The Navy’s own press release says the following on the technology claims:
The predicted cost of jet fuel using these technologies is in the range of $3-$6 per gallon, and with sufficient funding and partnerships, this approach could be commercially viable within the next seven to ten years.
The phrase “with sufficient funding” is often the reason these sorts of press releases are concocted. Yes, they can achieve these things, as long as the government allocates them more money. But when I see a predicted cost range like this, my experience is that the higher number is probably the best case number. In reality, I doubt this process could achieve a cost below $6/gallon. Of course with a nuclear reactor on board, maybe the Navy can produce electricity cheaply enough to make the process viable. But it certainly won’t be a panacea, and it’s certainly not going to threaten oil as the dominant transportation fuel.
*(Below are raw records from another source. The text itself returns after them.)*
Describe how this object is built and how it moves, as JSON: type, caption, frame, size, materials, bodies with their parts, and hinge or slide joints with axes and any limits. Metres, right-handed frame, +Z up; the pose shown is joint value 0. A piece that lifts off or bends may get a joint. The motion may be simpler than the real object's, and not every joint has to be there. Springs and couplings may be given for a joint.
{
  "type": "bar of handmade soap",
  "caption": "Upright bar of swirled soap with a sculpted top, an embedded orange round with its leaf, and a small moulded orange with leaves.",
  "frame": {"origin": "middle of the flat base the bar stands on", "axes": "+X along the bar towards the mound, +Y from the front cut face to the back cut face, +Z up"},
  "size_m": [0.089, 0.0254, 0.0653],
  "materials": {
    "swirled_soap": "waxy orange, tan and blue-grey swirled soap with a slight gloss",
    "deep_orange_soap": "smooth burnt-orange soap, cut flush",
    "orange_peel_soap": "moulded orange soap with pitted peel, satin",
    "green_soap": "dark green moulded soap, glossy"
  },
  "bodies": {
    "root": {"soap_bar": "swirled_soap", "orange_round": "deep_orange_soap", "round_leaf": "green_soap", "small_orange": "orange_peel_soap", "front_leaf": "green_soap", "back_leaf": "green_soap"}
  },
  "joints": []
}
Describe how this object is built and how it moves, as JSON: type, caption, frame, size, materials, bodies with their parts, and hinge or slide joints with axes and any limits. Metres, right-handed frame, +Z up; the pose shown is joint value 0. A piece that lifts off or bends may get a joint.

None of this is meant to denigrate the Navy’s accomplishments here. It is an interesting bit of science and engineering. But there is a vast gulf between what the patents and scientific papers describe, and the hype of the press releases.
Claims such as the one I have addressed today pop up often in the popular media, aided by ignorance of basic thermodynamics. When it comes to energy, there is no free lunch, and you should be very skeptical about claims that so much as hint that the lunch will be cheap.
In this case, the invention is an energy carrier, like electricity. An energy source must be used to produce it. Oil is an energy source. Journalists aren’t normally scientists, and critical details can be lost in communicating a story such as this to the general public. The result is that the public is led to believe that a new technology has been invented so we can now fuel up with air or water. That’s never going to be the case, as long as the laws of thermodynamics are in effect.